Emmené par deux anciens de la BLC Invest, le nouveau fonds d’investissement Guardian, doté de 25 millions de dollars, entend vite investir dans une dizaine de PME innovantes.

« On ne parle que des start-up ! Il faudrait s’intéresser aussi aux entreprises qui ont fait leurs preuves et sont profitables. » C’est à partir de ce constat que les banquiers Fouad Rahmé et Joe Eid, tous deux transfuges de la BLC Invest (une filiale de la BLC, dont les activités ont été absorbées en décembre dernier par la maison mère), lancent Guardian, le premier fonds d’investissement libanais destiné aux PME ou aux entreprises familiales matures locales. « L’objectif est de continuer à densifier le tissu entrepreneurial local en lui donnant l’appui dont il a besoin pour se développer. Nous pensons aider ces PME à changer d’échelle grâce, en particulier, à une focalisation sur les marchés d’export, une condition sine qua non de notre entrée au capital. »
Les deux banquiers ont d’ores et déjà sécurisé des engagements pour un montant de 14 millions de dollars de la part d’investisseurs institutionnels comme la Bank Audi (à hauteur de 20 % des fonds levés) et privés.

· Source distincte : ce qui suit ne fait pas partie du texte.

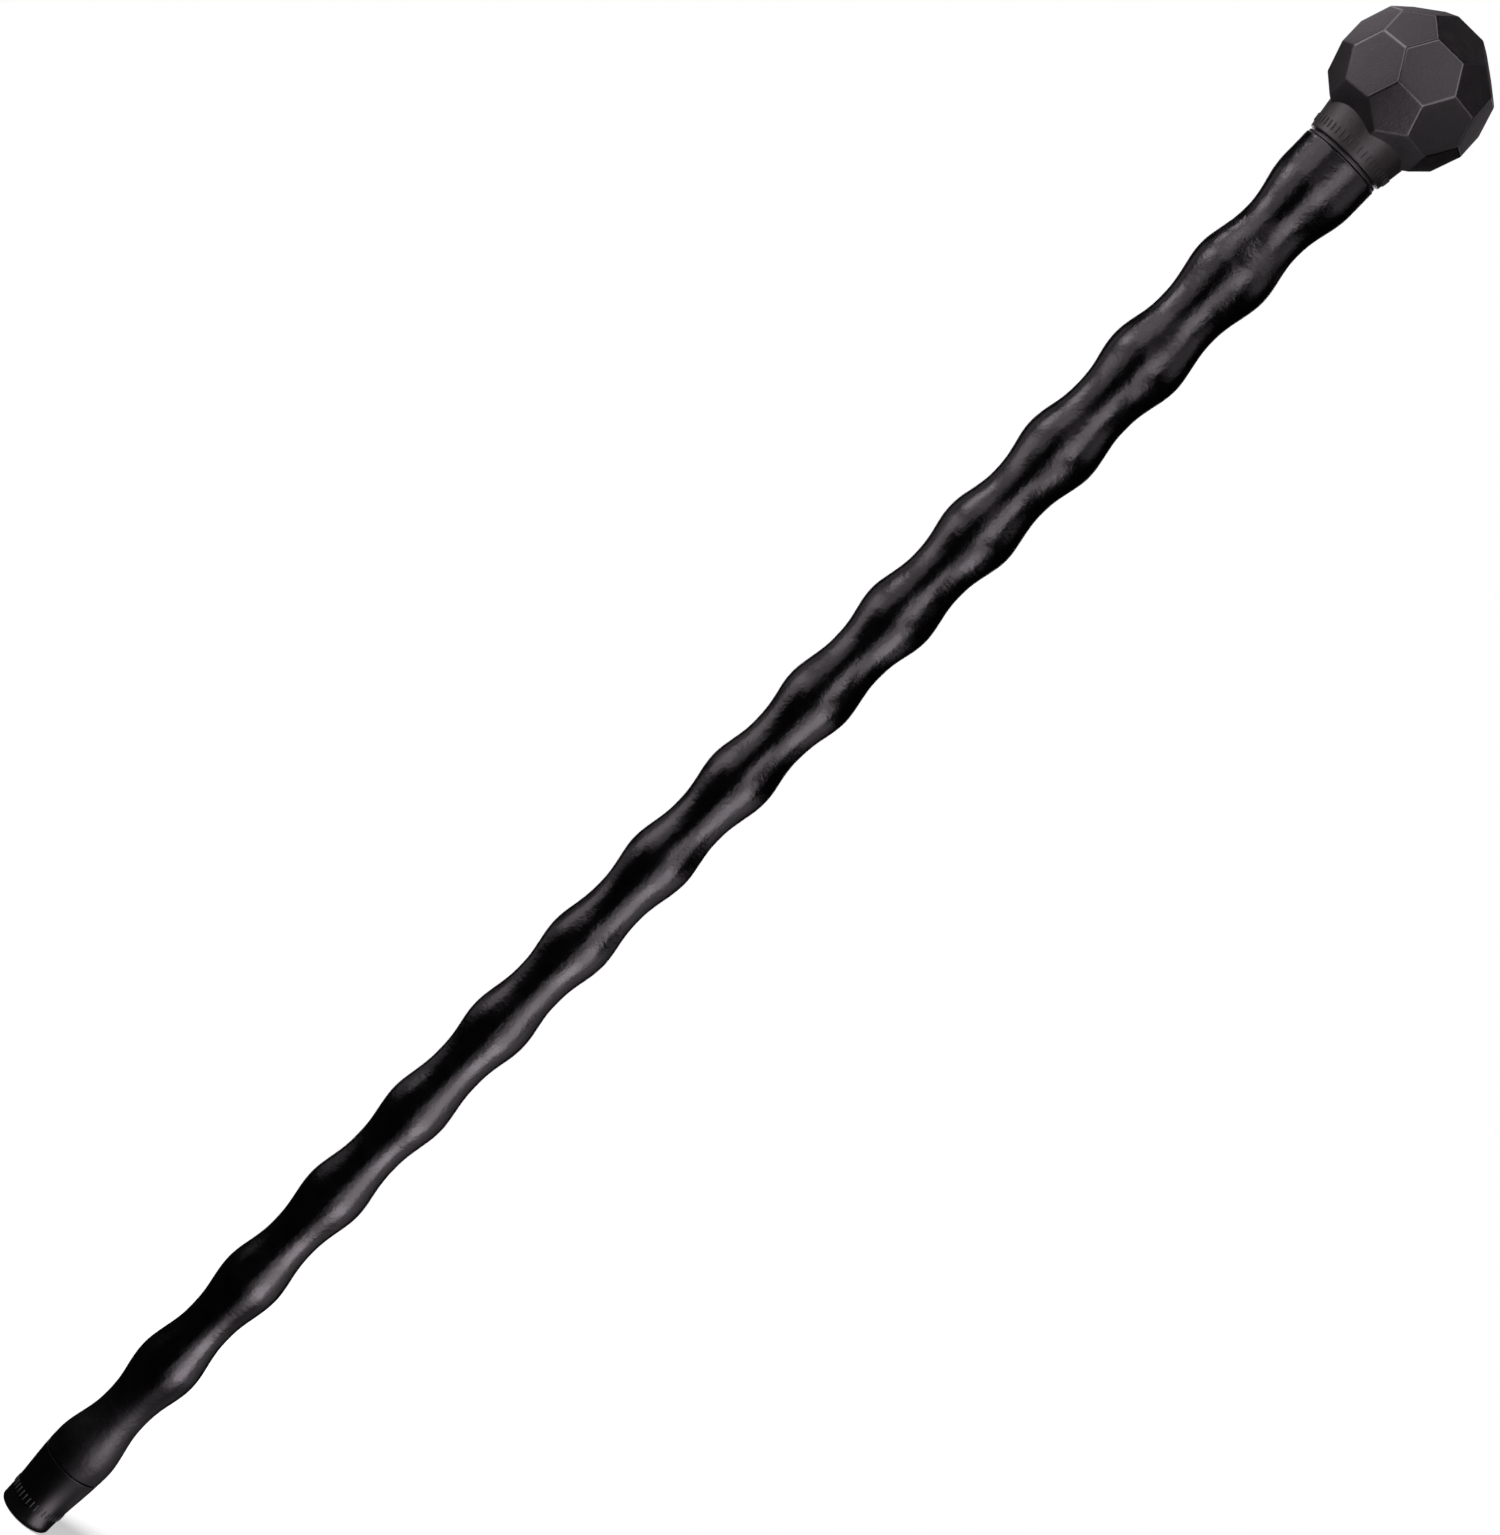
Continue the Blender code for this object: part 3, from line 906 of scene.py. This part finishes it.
lamp = bpy.data.objects.new("soft_lamp", bpy.data.lights.new("soft_lamp", "SUN"))
lamp.data.energy = LAMP_STRENGTH
lamp.data.angle = LAMP_SPREAD
toward = Vector((
    math.sin(LAMP_SIDE) * math.cos(LAMP_HEIGHT),
    -math.cos(LAMP_SIDE) * math.cos(LAMP_HEIGHT),
    math.sin(LAMP_HEIGHT),
))
lamp.rotation_euler = toward.to_track_quat("Z", "Y").to_euler()
lamp.visible_glossy = False
bpy.context.scene.collection.objects.link(lamp)

# Light panels
# Curved panels of lit cloth, a touch pink, hang round the stick half a metre off, one behind another,
# and run in along the floor toward the foot. They show only in the gloss, as long soft bands.
PANEL_DISTANCE = 0.5
PANEL_SPACING = 0.002
PANEL_STEPS = 24
SOFT_HEIGHT = 0.045
FLOOR_PANEL_HEIGHT = 0.001
FOOT_SIGHT = 0.08
# Each panel's name, its sides in degrees round from the camera toward +X, by how many degrees they fade
# to either side, its bottom and top, and its brightness. What is below zero lies on the floor.
PANELS = (
    ("key", (38, 78), 10, (-0.03, 0.38), 3.9),
    ("key_lower", (34, 76), 10, (-0.07, 0.14), 2.2),
    ("key_waist", (38, 70), 8, (0.37, 0.45), 4.5),
    ("key_spill", (14, 40), 8, (0.1, 0.46), 1.5),
    ("key_low", (14, 30), 8, (-0.04, 0.12), 0.6),
    ("key_right", (84, 104), 10, (-0.04, 0.42), 0.9),
    ("key_far", (104, 130), 10, (-0.04, 0.42), 0.3),
    ("key_middle", (20, 64), 12, (0.46, 0.58), 2.3),
    ("key_top", (5, 28), 5, (0.52, 0.86), 2.1),
    ("key_top_core", (10, 24), 5, (0.64, 0.8), 0.8),
    ("key_spot", (4, 34), 6, (0.81, 0.87), 1.0),
    ("key_glow", (26, 44), 8, (0.68, 0.84), 4.0),
    ("key_brow", (12, 48), 10, (0.86, 1.0), 3.0),
    ("right_side", (60, 92), 10, (0.78, 0.9), 0.4),
    ("right_brow", (56, 100), 12, (0.86, 1.04), 0.5),
    ("right_ridge", (70, 86), 6, (1.06, 1.14), 1.0),
    ("key_crown", (24, 70), 12, (1.04, 1.2), 1.4),
    ("floor", (32, 74), 12, (-0.16, -0.05), 1.5),
    ("floor_middle", (32, 74), 12, (-1.0, -0.2), 0.4),
    ("floor_right", (74, 130), 12, (-1.0, -0.04), 0.2),
    ("floor_near", (30, 64), 12, (-2.4, -0.9), 3.0),
    ("left_low", (-128, -80), 12, (0.14, 0.32), 0.35),
    ("left", (-104, -66), 8, (0.3, 0.62), 1.6),
    ("left_middle", (-94, -56), 10, (0.46, 0.62), 0.9),
    ("left_upper", (-101, -66), 5, (0.68, 0.88), 1.9),
    ("left_rim", (-130, -108), 6, (0.38, 0.86), 0.3),
    ("left_bright", (-95, -74), 5, (0.7, 0.86), 1.2),
    ("left_core", (-90, -80), 5, (0.76, 0.84), 2.4),
    ("left_ridge", (-108, -94), 6, (0.95, 1.02), 6.0),
    ("left_fill", (-66, -38), 8, (0.46, 0.84), 1.0),
    ("front_left", (-90, -34), 8, (0.86, 1.1), 1.6),
    ("front_left_core", (-64, -40), 5, (0.86, 0.9), 0.9),
    ("middle_spot", (-6, 8), 6, (0.79, 0.86), 1.1),
    ("middle_brow", (-24, 4), 8, (0.86, 0.98), 0.6),
    ("back_left", (-165, -125), 12, (1.0, 1.3), 0.75),
    ("back_right", (130, 170), 12, (0.98, 1.2), 0.28),
    ("back", (166, 194), 8, (0.05, 1.05), 2.5),
    ("left_top", (-120, -62), 10, (1.16, 2.0), 1.6),
    ("ridge_light", (-88, -54), 8, (1.06, 1.26), 2.3),
    ("front_top", (-24, 34), 10, (1.14, 1.6), 2.6),
    ("ceiling", (60, 190), 15, (1.3, 2.4), 0.1),
)


def soft_edge(share):
    """0 at a panel's outer edge, rising smoothly to 1."""
    share = min(1.0, max(0.0, share))
    return share * share * (3 - 2 * share)


def light_panel(name, sides, fade, heights, strength, distance):
    """A panel round the stick, soft at its edges. What would hang below the floor runs in along it, to
    where it looks the same from FOOT_SIGHT up the stick."""
    low, high = heights[0] - SOFT_HEIGHT, heights[1] + SOFT_HEIGHT
    left, right = sides[0] - fade, sides[1] + fade
    points = []
    glows = []
    for i in range(PANEL_STEPS + 1):
        level = low + (high - low) * i / PANEL_STEPS
        away = distance if level > 0 else distance * FOOT_SIGHT / (FOOT_SIGHT - level)
        along = soft_edge(min(level - low, high - level) / SOFT_HEIGHT / 2)
        for j in range(PANEL_STEPS + 1):
            side = left + (right - left) * j / PANEL_STEPS
            angle = math.radians(side)
            place = (away * math.sin(angle), -away * math.cos(angle), max(level, FLOOR_PANEL_HEIGHT))
            points.append(place)
            glows.append(along * soft_edge(min(side - left, right - side) / fade / 2))
    row = PANEL_STEPS + 1
    corners = [(i * row + j) for i in range(PANEL_STEPS) for j in range(PANEL_STEPS)]
    mesh = bpy.data.meshes.new(name)
    mesh.from_pydata(points, [], [(c, c + 1, c + row + 1, c + row) for c in corners])
    mesh.attributes.new("glow", "FLOAT", "POINT").data.foreach_set("value", glows)
    cloth, tree, shader = new_material(name)
    tree.nodes.remove(shader)
    glow = add_node(tree, "ShaderNodeAttribute", attribute_name="glow").outputs["Fac"]
    level = add_node(tree, "ShaderNodeMath", {0: glow, 1: strength}, operation="MULTIPLY")
    light = add_node(
        tree,
        "ShaderNodeEmission",
        {"Color": linear("#fff3fd"), "Strength": level.outputs["Value"]},
    )
    clear = add_node(tree, "ShaderNodeBsdfTransparent")
    both = add_node(
        tree,
        "ShaderNodeAddShader",
        {0: clear.outputs["BSDF"], 1: light.outputs["Emission"]},
    )
    tree.links.new(both.outputs["Shader"], tree.nodes["Material Output"].inputs["Surface"])
    mesh.materials.append(cloth)
    panel = bpy.data.objects.new(name, mesh)
    bpy.context.scene.collection.objects.link(panel)
    panel.visible_camera = False
    panel.visible_diffuse = False
    panel.visible_transmission = False
    panel.visible_shadow = False


for index, (name, sides, fade, heights, strength) in enumerate(PANELS):
    light_panel("panel_" + name, sides, fade, heights, strength, PANEL_DISTANCE + PANEL_SPACING * index)

# Camera
# Level with the upper third of the stick, 1.7 m in front of it, and rolled so that the stick lies along
# the picture's diagonal.
CAMERA_PLACE = Vector((0.0, -1.678, 0.678))
CAMERA_AIM = Vector((0.0, 0.0, 0.4915))
CAMERA_ROLL = math.radians(44.24)
LENS = 86.96
SENSOR_WIDTH = 36.0

camera = bpy.data.objects.new("camera", bpy.data.cameras.new("camera"))
bpy.context.scene.collection.objects.link(camera)
camera.data.lens = LENS
camera.data.sensor_width = SENSOR_WIDTH
camera.location = CAMERA_PLACE
level_view = (CAMERA_AIM - CAMERA_PLACE).to_track_quat("-Z", "Y").to_matrix()
camera.rotation_euler = (level_view @ Matrix.Rotation(CAMERA_ROLL, 3, "Z")).to_euler()
bpy.context.scene.camera = camera
bpy.context.scene.view_settings.view_transform = "Standard"

bpy.context.view_layer.update()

Toujours en négociation avec d’autres éventuels investisseurs, Fouad Rahmé et Joe Eid espèrent encore lever 10 à 12 millions de dollars supplémentaires pour démarrer la première tranche d’investissements. À plus long terme, les deux banquiers entendent lever quelque 50 millions de dollars. « Nous visons des sociétés opérant dans l’industrie, l’agroalimentaire ou la distribution. Nous pensons soutenir une dizaine de projets dans un premier temps, avec un investissement de 2,5 millions de dollars en moyenne par société – soit jamais plus de 30 à 35 % du capital de l’entreprise, nous resterons toujours minoritaires – pour une durée de 5 à 10 ans. » Outre les frais habituels de gestion (2 % du montant alloué), Guardian espère un rendement de l’ordre de 15 % par an (au moment de l’exit) en phase avec les habitudes du marché.

Actionnaires minoritaires

Tout le challenge des deux associés libanais repose donc sur l’adaptation “au cas libanais” d’un mode de financement éprouvé ailleurs dans le monde, où des centaines de fonds d’investissement à destination des PME innovantes existent déjà. Car si le Liban n’a pas encore de fonds de private equity à destination des PME – plusieurs fonds régionaux couvrent ou ont couvert le Liban, mais aucun ne lui est spécifiquement dédié – c’est à cause d’importants blocages. Des freins qui, selon Fouad Rahmé, sont en partie liés aux mentalités : « Les entreprises hésitent à ouvrir leur capital, craignant de perdre le pouvoir avec la dilution du capital. » Mais ces craintes se reflètent aussi dans les procédures juridiques existantes. « Vous pouvez créer une société en cinq minutes au Liban, la dissoudre prendra des années. Et si l’un des partenaires n’est pas d’accord, vous pourriez même ne jamais y parvenir. Du coup, les entreprises se capitalisent par de la dette, jamais par une ouverture de capital. » Guardian assure contourner ces problèmes juridiques en créant un partenariat institutionnalisé, sous la forme d’un contrat, entre les actionnaires historiques de l’entreprise dans laquelle il entend investir et le fonds lui-même. « Certaines décisions devront être prises à l’unanimité. En cas de désaccords, nous pourrons revendre la participation à un prix préétabli dans le contrat aux autres actionnaires. Si l’entreprise ne peut pas payer, ce montant deviendra une dette. » Cette adaptation aux contingences locales se retrouve également dans les stratégies d’exit. Sachant que, dans le cas d’une PME libanaise, l’hypothèse d’une introduction en Bourse est peu probable, Fouad Rahmé et Joe Eid ont imaginé que le rachat pourrait à terme s’effectuer soit par l’entreprise elle-même (à un prix convenu au préalable), soit par un autre fonds, désireux d’investir au Liban. « Certains de nos investisseurs pourraient également vouloir entrer en direct dans des entreprises de notre portefeuille. » Les deux banquiers assurent avoir déjà identifié leurs premiers investissements, mais préfèrent ne rien en dire pour le moment.